I have an IOStream and I want to read a series of floats that are stored in big-endian order, while my computer is usually little-endian. So there are a few parts to my question:

  1. If I know that the computer is little-endian, can I read the float like this?:
value = bswap(read(io,Float32))

My thinking is that read(io,Float32) will at least give me the correct set of bytes, and bswap() seems to preserve the type.

  1. What I wrote above is fine for a small file, but I eventually want to read several GiB of data. Is there a way to read many floats and then convert them all to little-endian? I know you can read all the bytes with
bytes = read(io,sizeof(Float32)*ncells)

But I don’t know what to do with those bytes once I have them? How do I put them into an array of floats?

  1. To make my code more portable, it would be nice if it could test endianness. How do I determine whether the computer I’m currently running on is little-endian or big-endian?

Thanks!

I think bswap has no cost so you shouldn’t worry about performance when scaling it.

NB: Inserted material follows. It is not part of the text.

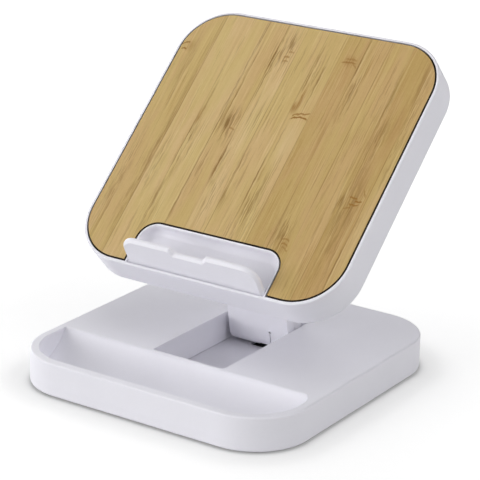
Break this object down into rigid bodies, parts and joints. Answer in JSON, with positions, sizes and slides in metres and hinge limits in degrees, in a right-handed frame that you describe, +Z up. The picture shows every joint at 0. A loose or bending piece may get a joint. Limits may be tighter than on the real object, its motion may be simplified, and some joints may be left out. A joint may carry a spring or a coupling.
{
  "type": "wireless charging stand",
  "caption": "Folding desk stand with a bamboo-faced square charging pad on a hinged arm, a flip-out phone lip, and a rounded base with a pen tray and an arm slot.",
  "frame": {"origin": "middle of the base's underside, on the surface it stands on", "axes": "+Z up, the phone side faces -Y, +X to the right of a person facing the phone"},
  "size_m": [0.11, 0.1204, 0.1132],
  "materials": {
    "white_plastic": "fine matt moulding texture",
    "bamboo": "laminated bamboo strips with a satin clear coat and laser-darkened edges",
    "pad_rubber": "matt silicone",
    "steel": "plain zinc-plated",
    "copper": null,
    "ferrite": null,
    "circuit_board": "green solder mask"
  },
  "bodies": {
    "base": {"base_housing": "white_plastic", "base_bottom_cover": "white_plastic", "anti_slip_pad": "pad_rubber", "ballast_plate_left": "steel", "ballast_plate_right": "steel", "base_cover_screw_1": "steel", "base_cover_screw_2": "steel", "base_cover_screw_3": "steel", "base_cover_screw_4": "steel", "base_hinge_bracket": "steel", "base_bracket_screw_1": "steel", "base_bracket_screw_2": "steel", "base_hinge_washer_left": "steel", "base_hinge_washer_right": "steel"},
    "arm": {"arm_front_shell": "white_plastic", "arm_rear_shell": "white_plastic", "arm_screw_1": "steel", "arm_screw_2": "steel", "base_hinge_pin": "steel", "head_hinge_pin": "steel"},
    "head": {"head_front_frame": "white_plastic", "bamboo_panel": "bamboo", "head_rear_cover": "white_plastic", "head_cover_screw_1": "steel", "head_cover_screw_2": "steel", "head_cover_screw_3": "steel", "head_cover_screw_4": "steel", "head_hinge_bracket": "steel", "head_bracket_screw_1": "steel", "head_bracket_screw_2": "steel", "head_hinge_washer_left": "steel", "head_hinge_washer_right": "steel", "charging_coil": "copper", "ferrite_sheet": "ferrite", "charger_board": "circuit_board", "usb_port": "steel", "lip_hinge_pin": "steel"},
    "lip": {"phone_lip": "white_plastic"}
  },
  "joints": [
    {"name": "arm_fold", "type": "hinge", "parent": "base", "child": "arm", "pos_m": [0, 0.0246, 0.0069], "axis": [1, 0, 0], "range_deg": [0, 78.5]},
    {"name": "head_tilt", "type": "hinge", "parent": "arm", "child": "head", "pos_m": [0, 0.01583, 0.05002], "axis": [1, 0, 0], "range_deg": [-121.2, 0]},
    {"name": "lip_fold", "type": "hinge", "parent": "head", "child": "lip", "pos_m": [0, -0.01869, 0.04092], "axis": [1, 0, 0], "range_deg": [-77, 0]}
  ],
  "couplings": [
    {"joint": "head_tilt", "follows": "arm_fold", "ratio": -1.5433}
  ]
}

The cost wouldn’t be with bswap but with disk IO. I don’t want to read a large file 4 bytes at a time. But in any case, I think I found a solution to that part of my problem: It looks like you can pre-allocate an array and use read!() to populate that array:

data = zeros(Float32,ncells)
read!(io,data)
for j in 1:ncells
    data[j] = bswap(data[j])
end	

That seems to work. So the read!() function must be inferring a few things from the type and length of the data array.

in any case you can always read all the bytes you need out once and then bswap when interpolating them as needed.

x = reinterpret(Float32, read(io, sizeof(Float32)*ncells))
x .= ntoh.(x)

(Note that you can use ntoh rather than bswap, which will do the right thing for big-endian data regardless of whether you are running on a big-endian or little-endian machine.)

4 Likes

Aha! Thanks!